November 28, 2012

Legal Interning Tip #8

Keep a list of your current assignments.

Law offices can be hectic places. Everyone, from attorneys to paralegals, is trying to juggle several projects at once while dealing with endless interruptions. Because every one else is preoccupied with keeping track of their deadlines, meetings, and whatever else is on their plate, no one is going to keep track of your responsibilities but you.

This is why it is very important to keep track of what tasks have been assigned to you. Once an attorney gives you an assignment, the matter is out of her mind. She no longer has to think about it because you are handling it now and she can focus on other things. If you forget about the assignment, then it could be weeks before the attorney remembers that she needs it and gave the matter to you. In a legal environment, where deadlines can be very important, there is a chance that this kind of mistake could have serious consequences for the attorney or client. Even if the mistake is harmless, the slip-up will make make you seem irresponsible and that attorney (or any others who catch wind of what happened) will be less likely to give you interesting or important work in the future.
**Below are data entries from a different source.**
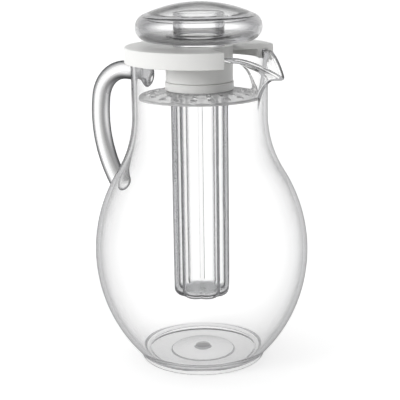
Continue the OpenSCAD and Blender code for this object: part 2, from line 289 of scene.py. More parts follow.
def ramp(tree: NodeTree, value: NodeSocket, stops: Stops) -> NodeSocket:
    """Colour that follows a value from 0 to 1.

    Args:
        tree: The material's tree.
        value: The value.
        stops: Places and hex colours, in order.

    Returns:
        The colour.
    """
    node = add_node(tree, "ValToRGB", Fac=value)
    elements = node.color_ramp.elements
    for element, (position, colour) in ((elements[0], stops[0]), (elements[-1], stops[-1])):
        element.position, element.color = position, linear(colour)
    for position, colour in stops[1:-1]:
        elements.new(position).color = linear(colour)
    return node.outputs["Color"]


def mixed(tree: NodeTree, share: Any, one: Any, other: Any, blend: str = "MIX") -> NodeSocket:
    """Mix of two colours, each a socket or a hex colour, by the second one's share."""
    return add_node(tree, "Mix", data_type="RGBA", blend_type=blend, n0=share, n6=one,
                    n7=other).outputs[2]


def layered(tree: NodeTree, share: Any, one: Node, other: Node) -> Node:
    """Mix of two shaders by the second one's share, a number or a socket."""
    return add_node(tree, "MixShader", Fac=share, n1=one.outputs[0], n2=other.outputs[0])


def noise(tree: NodeTree, place: NodeSocket, size_mm: float, detail: float,
          rough: float = 0.5) -> NodeSocket:
    """Noise from 0 to 1 with lumps of a size in mm."""
    return add_node(tree, "TexNoise", Vector=place, Scale=1 / (size_mm * MM), Detail=detail,
                    Roughness=rough).outputs["Fac"]


@dataclass(frozen=True)
class Finish:
    """A material. Each kind of finish has a surface method of its own."""

    name: str

    def surface(self, tree: NodeTree) -> Node:
        """Draws the surface.

        Args:
            tree: The material's tree.

        Returns:
            The last shader.
        """
        raise NotImplementedError

    def build(self) -> Material:
        """Returns a new material with this surface."""
        material = bpy.data.materials.new(self.name)
        material.use_nodes = True
        tree = material.node_tree
        tree.nodes.clear()
        output = add_node(tree, "OutputMaterial")
        tree.links.new(self.surface(tree).outputs[0], output.inputs["Surface"])
        return material


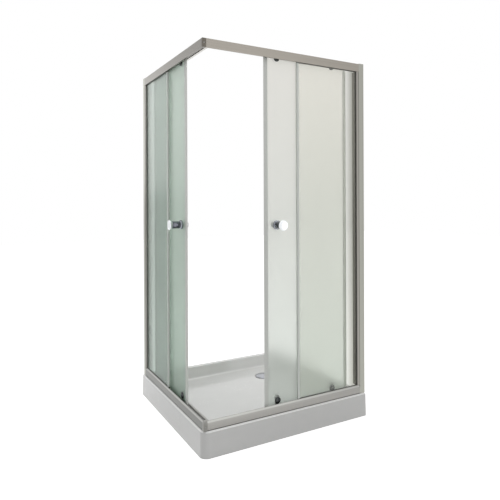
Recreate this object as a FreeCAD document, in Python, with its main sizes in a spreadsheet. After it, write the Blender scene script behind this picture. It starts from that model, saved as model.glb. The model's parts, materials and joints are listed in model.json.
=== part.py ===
"""A square corner-entry shower enclosure on a low tray, with two sliding doors.

Frame of reference, in millimetres: the origin is on the floor under the middle of the tray, +Z is up,
the walls of the room are at +X and +Y, and the two front sides meet at the entry corner (-X, -Y).

Both front sides are the same assembly, mirrored on the diagonal through the entry corner. Each piece of
a side is written once, for the right-hand side. There "u" runs along the side from the frame's entry
corner towards the wall (+X) and "v" runs from the frame's outer face into the cabin (+Y).
"""
import FreeCAD, Part

import os
import re

import Sketcher
from FreeCAD import Placement, Rotation, Vector

# ---------------------------------------------------------------- driving dimensions
SIZES = (
    # tray
    ("tray_width", 1000, "along X, from the entry side to the wall"),
    ("tray_depth", 1000, "along Y, from the entry side to the wall"),
    ("tray_height", 130, "floor to rim"),
    ("tray_wall", 5, "thickness of the moulded shell"),
    ("tray_flare", 3.5, "how far the front skirts lean out at the floor"),
    ("tray_corner_radius", 40, "entry corner of the tray"),
    ("rim_edge_radius", 7, "rounding of the rim's outer edge"),
    ("front_rim", 64, "flat rim that carries the frame"),
    ("wall_rim", 42, "flat rim along the walls"),
    ("wall_lip", 45, "height of the turned-down edge along the walls"),
    ("standing_height", 60, "top of the tray's floor"),
    ("recess_lean", 24, "how far the recess walls lean in"),
    ("recess_radius", 70, "upright corners of the recess"),
    ("recess_fillet", 18, "floor to wall inside the recess"),
    # waste
    ("drain_inset", 255, "waste centre to each wall plane"),
    ("dish_radius", 62, "shallow dish round the waste"),
    ("dish_depth", 5, "depth of that dish"),
    ("drain_hole_radius", 45, "hole for a 90 mm waste"),
    ("cover_radius", 56, "drain cover"),
    ("cover_thickness", 3.5, "drain cover"),
    ("seal_thickness", 3, "rubber washer under the tray"),
    ("trap_radius", 52, "outside of the trap"),
    ("trap_wall", 3, "wall of the trap"),
    ("trap_clearance", 7, "trap's underside to the floor"),
    ("outlet_radius", 20, "outside of the outlet spigot"),
    ("outlet_length", 46, "spigot beyond the trap"),
    ("collar_place", 7, "stop collar on the spigot, from the trap"),
    ("collar_width", 3, "stop collar"),
    ("collar_rise", 2, "stop collar above the spigot"),
    # tray support
    ("board_thickness", 12, "board under the tray's floor"),
    ("board_margin", 14, "board's edge to the foot of the recess wall"),
    ("bar_size", 20, "square steel tube"),
    ("bar_wall", 2, "wall of that tube"),
    ("bar_end_gap", 60, "bar's end to the tray's side"),
    ("front_bar_inset", 150, "front bar to the entry side of the tray"),
    ("rear_bar_inset", 110, "rear bar to the wall"),
    ("pipe_room", 12, "board's notch, clear of the outlet on each side"),
    ("foot_inset", 40, "foot to the end of its bar"),
    ("foot_radius", 25, "sole of a foot"),
    ("foot_bolt_radius", 5, "M10 foot bolt"),
    ("nut_radius", 9.8, "lock nut, across corners"),
    ("nut_height", 7, "lock nut"),
    # frame
    ("frame_inset", 7, "frame's outer face to the edge of the tray"),
    ("frame_height", 1890, "tray rim to the top of the frame"),
    ("rail_depth", 46, "rails, across"),
    ("skin", 1.8, "wall of the extrusions"),
    ("top_rail_height", 44, "outer face of a top rail"),
    ("rib_lift", 6, "rib behind the fixed pane above the foot of that face"),
    ("bottom_rail_height", 48, "outer face of a bottom rail"),
    ("slope_height", 12, "sloped band on a bottom rail"),
    ("foot_groove", 2, "shadow gap under a bottom rail"),
    ("inner_rib_height", 40, "rib behind the fixed pane, bottom rail"),
    ("pane_shelf", 9, "foot of the pane's slot above the rim"),
    ("track_inset", 1, "track's edge to the flank of its wheel"),
    ("corner_block", 20, "visible width of a corner connector"),
    ("connector_leg", 32, "leg of a connector inside a rail"),
    ("post_reach", 50, "wall to the open edge of the side post"),
    ("post_width", 36, "side post, along its side of the cabin"),
    ("post_slot", 14, "depth of the slot for the pane"),
    ("profile_leg", 34, "legs of the wall profile"),
    ("profile_rise", 3, "wall profile above the rails"),
    ("slide_fit", 0.2, "side post inside the wall profile, each side"),
    ("wall_hole_radius", 3, "holes for the wall screws"),
    ("wall_hole_spacing", 800, "between those holes"),
    ("frame_screw_radius", 1.75, "small frame screws"),
    ("screw_spacing", 820, "between those screws"),
    ("screw_head", 3.3, "head of a connector's screw"),
    ("screw_fit", 0.1, "screw in its hole, each side"),
    # glass
    ("glass", 5, "panes"),
    ("fixed_set", 10, "fixed pane behind the frame's face"),
    ("gasket", 2.2, "rubber on each side of a fixed pane"),
    ("gasket_lip", 1.5, "rubber that shows past the frame"),
    ("fixed_top_gap", 12, "fixed pane's top below the frame's top"),
    ("fixed_width", 400, "fixed pane, from its free edge to the side post"),
    ("seal_skin", 1.5, "wall of the clip-on seals"),
    ("seal_grip", 10, "how far the clip-on seals cover the glass"),
    # doors
    ("door_set", 24, "door pane behind the frame's face"),
    ("door_width", 530, "with its seals"),
    ("door_end_gap", 11, "fully open door to the side post"),
    ("right_rest", 58, "right door at rest, from fully open"),
    ("left_rest", 124, "left door at rest, from fully open"),
    ("meeting_gap", 1, "each magnetic seal to the diagonal"),
    ("magnet_width", 24, "magnetic seal"),
    ("magnet_depth", 11, "magnetic seal"),
    ("door_bottom", 22, "door pane above the tray's rim"),
    ("door_top", 16, "door pane below the frame's top"),
    ("seal_relief", 4, "rear seal's ends to the rails"),
    # rollers
    ("front_roller", 81, "from the door's leading tip"),
    ("rear_roller", 96, "from the door's rear edge"),
    ("top_axle_drop", 18, "top axles below the frame's top"),
    ("hanger_rise", 18, "top axle above the bolt that clamps the glass"),
    ("bolt_height", 59, "lower roller bolts above the rim"),
    ("carriage_drop", 17, "lower axle below its bolt"),
    ("wheel_radius", 10.8, "flanges of a wheel"),
    ("tread_radius", 9.3, "groove of a wheel"),
    ("wheel_width", 8, "wheel"),
    ("groove_width", 3.2, "groove of a wheel"),
    ("bead_width", 2.4, "bead that the wheels run on"),
    ("bead_height", 2.7, "bead above its track"),
    ("tread_gap", 0.2, "running gap, tread to bead"),
    ("axle_radius", 2.5, "roller axles"),
    ("axle_fit", 0.05, "wheel on its axle, each side"),
    ("side_gap", 0.3, "wheel to what stands beside it"),
    ("hub_thickness", 4.2, "hanger between the door and its wheel"),
    ("hub_radius", 11, "rounded ends of a hanger"),
    ("axle_head_radius", 4, "head that keeps the wheel on"),
    ("axle_head", 1.4, "its thickness"),
    ("stud_radius", 4.8, "stud through the glass"),
    ("pane_hole_fit", 0.2, "stud in the glass, each side"),
    ("cap_radius", 17, "round cap of a roller"),
    ("cap_thickness", 4.5, "round cap of a roller"),
    ("housing_half_width", 13, "lower roller housing"),
    ("housing_height", 20, "housing above its bolt"),
    ("housing_foot", 9, "housing below its bolt"),
    ("housing_back", 2.3, "back of the housing, behind the sprung plate"),
    ("housing_depth", 9, "housing, from the glass inwards"),
    ("housing_skin", 1.5, "front wall of the housing"),
    ("carriage_half_width", 8, "sprung plate"),
    ("plate_thickness", 1.6, "sprung plate"),
    ("window_half_width", 4.6, "window for the spring"),
    ("window_foot", 2, "window above the bolt"),
    ("window_top", 15.3, "window above the bolt"),
    ("bridge_foot", 12, "housing's bridge over the spring, above the bolt"),
    ("shelf_thickness", 1.5, "plate's shelf under the spring"),
    ("tab_thickness", 3, "thumb tab"),
    ("tab_depth", 11, "thumb tab, from the glass inwards"),
    ("release_travel", 5, "lift that frees the door"),
    ("spring_radius", 1.9, "middle of the spring's wire"),
    ("spring_wire", 0.4, "radius of the spring's wire"),
    ("stop_length", 12, "rubber stop in a top rail"),
    # handles
    ("knob_offset", 78, "from the door's leading tip"),
    ("knob_height", 1110, "above the floor"),
    ("knob_length", 72, "outer knob"),
    ("knob_end_radius", 27, "flared end"),
    ("knob_barrel_radius", 19.5, "barrel"),
    ("knob_base_radius", 24, "ring at the glass"),
    ("inner_knob_length", 28, "knob inside the cabin"),
    ("inner_knob_radius", 18, "knob inside the cabin"),
    ("handle_screw_radius", 3, "M6 screw through the glass"),
)

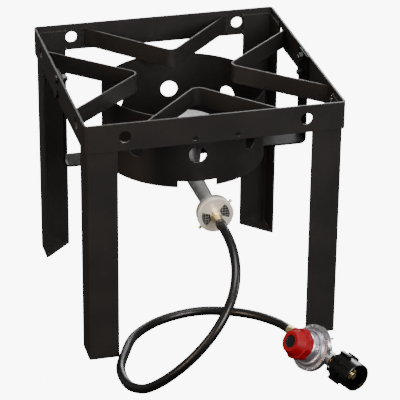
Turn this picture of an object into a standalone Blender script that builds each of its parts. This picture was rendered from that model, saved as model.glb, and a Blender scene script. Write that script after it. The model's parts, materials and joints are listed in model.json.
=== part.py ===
"""Square propane burner stand with a cast burner, a hose and an adjustable regulator.

Metres, +Z up, feet on Z = 0, the hose side towards -Y.
"""

import math

import bpy
import numpy as np
from mathutils import Matrix, Vector

for old in list(bpy.data.objects):
    bpy.data.objects.remove(old)

# Driving dimensions ---------------------------------------------------------

GAP = 0.0003
SIDE = 0.4064
HEIGHT = 0.4010
STEEL = 0.0032
BAND_HEIGHT = 0.04445
BAND_CORNER = 0.006
BIG_HOLE = 0.019
BIG_HOLE_OUT = 0.141
SMALL_HOLE = 0.008
SMALL_HOLE_OUT = 0.033
LEG_FLANGE = 0.048
LEG_TOP = HEIGHT - 0.009
SUPPORT_HEIGHT = 0.030
SUPPORT_TOP = HEIGHT - 0.0085
SUPPORT_SPREAD = 0.120
SUPPORT_APEX = 0.0705
SUPPORT_BEND = 0.015
SHIELD_RADIUS = 0.130
SHIELD_STEEL = 0.002
SHIELD_BOTTOM = 0.243
SHIELD_BACK = 0.006
SHIELD_TURN = math.radians(-3.7)
SHIELD_HOLE = 0.028
SHIELD_HOLE_Z = 0.299
SHIELD_HOLES = 8
NOTCH_DEEP = 0.0103
NOTCH_WIDE = 0.061
STRAP_WIDE = 0.04445
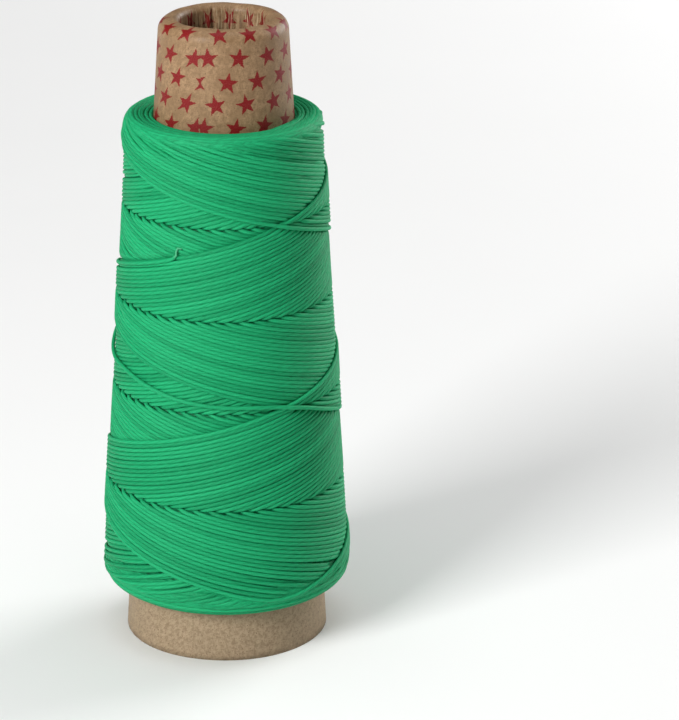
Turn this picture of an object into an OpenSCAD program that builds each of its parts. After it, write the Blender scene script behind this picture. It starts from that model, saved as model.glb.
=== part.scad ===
// Waxed thread spool: a rolled paper cone with a cross-wound package of thread.
// Millimetres. The axis is Z, the wide end of the cone stands on z = 0 and the
// rolled nose points up.

/* [Paper cone] */
// Length of the cone along its axis
cone_len = 170; // [150:1:180]
// Outer diameter of the wide end
base_od = 54.4; // [52:0.2:60]
// Slope of the wall, measured from the axis, in degrees
half_angle = 3.5; // [3:0.25:4.25]
// Thickness of one ply of paper
ply_t = 0.5; // [0.4:0.02:0.56]
// Radius of the rolled nose on its outer side
lip_outer_r = 3.5; // [2.8:0.1:4]
// Radius of the rolled nose where it turns down into the hole
lip_inner_r = 1.9; // [1.75:0.05:2.4]
// Length of the straight collar that the roll leaves inside the hole
collar_len = 6; // [3:0.5:10]

/* [Winding] */
// Distance from the wide end to the package, along the wall
pkg_start = 14.4; // [12:0.2:20]
// Length of the package along the wall
pkg_len = 130; // [120:1:134]
// Thickness of the whole package
pkg_t = 7.4; // [6:0.2:10]
// Thickness of the outermost crossing layers
lay_t = 2; // [1.5:0.1:2.5]
// Radius of the package's edge towards the nose
nose_edge_r = 2.4; // [1.5:0.1:4]
// Radius of the package's edge towards the wide end
base_edge_r = 4.6; // [3:0.1:5]

/* [Thread] */
// Diameter of the waxed thread
thread_d = 1; // [0.6:0.1:1.2]
// Number of starting turns under the package
start_turns = 5; // [3:1:8]

/* [Hidden] */

round_fn = 128;
arc_steps = 12;
tube_sides = 8;
kraft = "#B08A66";
kraft_inner = "#9C7A5A";
green = "#27AE70";
dark_green = "#1C8F59";

base_r = base_od / 2;
wall_slope = tan(half_angle);

// Height and radius of the line where the wall runs into the rolled nose
roll_z = cone_len - lip_outer_r + lip_outer_r * sin(half_angle);
roll_r = base_r - roll_z * wall_slope;
// Radius of the circle along the top of the rolled nose
crown_r = roll_r - lip_outer_r * cos(half_angle);
collar_top_z = cone_len - lip_inner_r;

// The starting turns lie side by side in a relief under the package
thread_gap = 0.02;
start_pitch = thread_d * 0.98;
start_s = pkg_start + 2.5;
relief_len = start_turns * start_pitch + 0.2;
relief_t = thread_d + 2 * thread_gap;

// Routes of the two visible thread ends over the package, as
// [angle round the axis, height, lift off the package]
loose_route = [
    [60, 104.4, 0], [80, 101, 0], [100, 97.4, 0], [120, 93.4, 0], [138, 89.6, 0],
    [154, 86, 0], [168, 82.8, 0.1], [181, 80.4, 0.1], [194, 79.1, 0.1], [210, 78.4, 0],
    [228, 76.6, 0], [248, 74.6, 0], [270, 73.4, 0], [292, 72.9, 0], [312, 71, 0],
    [330, 67.8, 0], [346, 64.8, 0]
];
end_route = [
    [172, 102.3, 0], [190, 104.6, 0], [208, 107.1, 0], [222, 109, 0], [234, 110.7, 0],
    [241, 111.8, 0], [244.2, 112.7, 0.2], [244.9, 113.7, 0.5], [245.2, 114.6, 0.7],
    [246.2, 115.4, 0.6], [247.8, 115.1, 0.4]
];
loose_substeps = 4;
end_substeps = 2;

// Offset of a point d inside the cone's outer surface, from base to collar
function arc(cx, cz, r, from, to) =
    [for (i = [0:arc_steps]) let (a = from + (to - from) * i / arc_steps)
        [cx + r * cos(a), cz + r * sin(a)]];
function ply_line(d) = concat(
    [[base_r - d / cos(half_angle), 0]],
    arc(crown_r, cone_len - lip_outer_r, lip_outer_r - d, half_angle, 90),
    arc(crown_r, collar_top_z, lip_inner_r - d, 90, 180),
    [[crown_r - lip_inner_r + d, collar_top_z - collar_len]]);
function reversed(list) = [for (i = [len(list) - 1:-1:0]) list[i]];

// Outer radius of the package at height z, clear of its rounded edges
function package_r(z) = base_r + pkg_t / cos(half_angle) - z * wall_slope;

// Smooth curve through a list of points
function spline(a, b, c, d, t) =
    0.5 * (2 * b + (c - a) * t + (2 * a - 5 * b + 4 * c - d) * t * t
        + (3 * b - a - 3 * c + d) * t * t * t);
function smooth(route, steps) = concat(
    [for (i = [0:len(route) - 2]) for (k = [0:steps - 1])
        spline(route[max(i - 1, 0)], route[i], route[i + 1],
               route[min(i + 2, len(route) - 1)], k / steps)],
    [route[len(route) - 1]]);
function on_package(p) =
    let (r = package_r(p.y) + thread_d / 2 + 2 * thread_gap + p.z)
    [r * cos(p.x), r * sin(p.x), p.y];
function unit(v) = v / norm(v);
function tangent(path, i) =
    unit(path[min(i + 1, len(path) - 1)] - path[max(i - 1, 0)]);

// Round tube of the thread's diameter along a path round the axis
module thread_tube(path) {
    points = [for (i = [0:len(path) - 1])
        let (t = tangent(path, i),
             side = unit(cross(t, [path[i].x, path[i].y, 0])),
             out = cross(side, t))
        for (k = [0:tube_sides - 1])
            let (a = 360 * (k + 0.5) / tube_sides)
            path[i] + thread_d / 2 * (cos(a) * out + sin(a) * side)];
    last = (len(path) - 1) * tube_sides;
    walls = [for (i = [0:len(path) - 2]) for (k = [0:tube_sides - 1])
        let (a = i * tube_sides + k, b = i * tube_sides + (k + 1) % tube_sides)
        [a, b, b + tube_sides, a + tube_sides]];
    start_cap = [[for (k = [tube_sides - 1:-1:0]) k]];
    end_cap = [[for (k = [0:tube_sides - 1]) last + k]];
    polyhedron(points, concat(start_cap, walls, end_cap), convexity = 6);
}

// One ply between two depths below the cone's outer surface
module ply(outer_d, inner_d) {
    rotate_extrude($fn = round_fn)
        polygon(concat(ply_line(outer_d), reversed(ply_line(inner_d))));
}

// Turns a profile drawn on the wall about the axis: x is out of the wall and
// y is along it, from the wide end
module turned_on_wall() {
    rotate_extrude($fn = round_fn)
        translate([base_r, 0]) rotate(half_angle) children();
}

// Section of the whole package with its two rounded edges
module package_section() {
    top = pkg_start + pkg_len;
    polygon(concat(
        [[0, pkg_start]],
        arc(pkg_t - base_edge_r, pkg_start + base_edge_r, base_edge_r, -90, 0),
        arc(pkg_t - nose_edge_r, top - nose_edge_r, nose_edge_r, 0, 90),
        [[0, top]]));
}

// Slab of the section between two depths above the wall
module depth_slab(low, high) {
    translate([low, pkg_start - 1]) square([high - low, pkg_len + 2]);
}

module cone_inner_ply() {
    color(kraft_inner) ply(2 * ply_t, 3 * ply_t);
}

module cone_middle_ply() {
    color(kraft_inner) ply(ply_t, 2 * ply_t);
}

module cone_outer_ply() {
    color(kraft) ply(0, ply_t);
}

module thread_start_turns() {
    color(dark_green) turned_on_wall()
        for (i = [0:start_turns - 1])
            translate([thread_d / 2 + thread_gap,
                       start_s + 0.1 + (i + 0.5) * start_pitch])
                circle(d = thread_d, $fn = 48);
}

module thread_package() {
    color(dark_green) turned_on_wall()
        difference() {
            intersection() {
                package_section();
                depth_slab(0, pkg_t - lay_t);
            }
            translate([-1, start_s]) square([1 + relief_t, relief_len]);
        }
}

module thread_top_lay() {
    color(green) turned_on_wall()
        intersection() {
            package_section();
            depth_slab(pkg_t - lay_t, pkg_t + 1);
        }
}

module thread_loose_turn() {
    color(green) thread_tube([for (p = smooth(loose_route, loose_substeps)) on_package(p)]);
}

module thread_free_end() {
    color(green) thread_tube([for (p = smooth(end_route, end_substeps)) on_package(p)]);
}

cone_inner_ply();
cone_middle_ply();
cone_outer_ply();
thread_start_turns();
thread_package();
thread_top_lay();
thread_loose_turn();
thread_free_end();
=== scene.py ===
"""Waxed thread spool: the looks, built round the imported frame.

Shapes are worked out in millimetres and degrees and turned into metres when a
mesh is made. The spool stands on z = 0 with its axis on Z and its nose up.
"""
import math

import bpy
import numpy as np
from mathutils import Matrix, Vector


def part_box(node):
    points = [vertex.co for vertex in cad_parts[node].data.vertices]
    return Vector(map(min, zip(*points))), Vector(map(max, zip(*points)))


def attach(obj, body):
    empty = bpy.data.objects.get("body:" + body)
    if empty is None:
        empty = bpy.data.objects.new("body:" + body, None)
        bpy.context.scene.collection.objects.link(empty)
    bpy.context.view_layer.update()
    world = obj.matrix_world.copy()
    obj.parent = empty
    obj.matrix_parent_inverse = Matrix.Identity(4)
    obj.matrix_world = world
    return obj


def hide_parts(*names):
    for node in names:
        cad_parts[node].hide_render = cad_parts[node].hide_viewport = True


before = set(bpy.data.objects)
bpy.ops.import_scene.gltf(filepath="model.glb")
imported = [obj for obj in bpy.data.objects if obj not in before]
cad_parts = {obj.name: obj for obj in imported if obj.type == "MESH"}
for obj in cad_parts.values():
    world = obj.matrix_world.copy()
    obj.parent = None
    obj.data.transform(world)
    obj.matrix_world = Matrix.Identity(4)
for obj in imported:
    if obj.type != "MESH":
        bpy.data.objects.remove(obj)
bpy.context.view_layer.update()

MM = 0.001
BODY = "root"
rng = np.random.default_rng(7)


# ---------------------------------------------------------------- dimensions

cone_low, cone_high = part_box("cone_outer_ply")
BASE_R = cone_high[0] / MM
CONE_LEN = cone_high[2] / MM
HALF_ANGLE = math.radians(3.5)
COS, SIN, TAN = math.cos(HALF_ANGLE), math.sin(HALF_ANGLE), math.tan(HALF_ANGLE)
PLY_T = 0.5
LIP_OUTER_R = 3.5
LIP_INNER_R = 1.9
COLLAR_LEN = 6.0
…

Find a list-keeping method that works best for you. You can keep your assignment list in a Word document, Google docs, or on your legal pad. What's important is that your assignments are all listed in one place and that it is kept current. To ensure that your list is accurate, take a minute at the end of your day to go over it. Cross off what you accomplished that day and add any new assignments that are missing along with any deadlines. If you are doing work for several attorneys, also note who gave you the assignment.

It is also often wise to keep a list of recently finished projects for you to follow up on. This is because emails get lost, attorneys forget, and miscommunications happen. A good way to stand out as an organized and responsible intern is to make a note to follow up on an assignment a few days after handing it in if you do not get any confirmation from the attorney that it was received.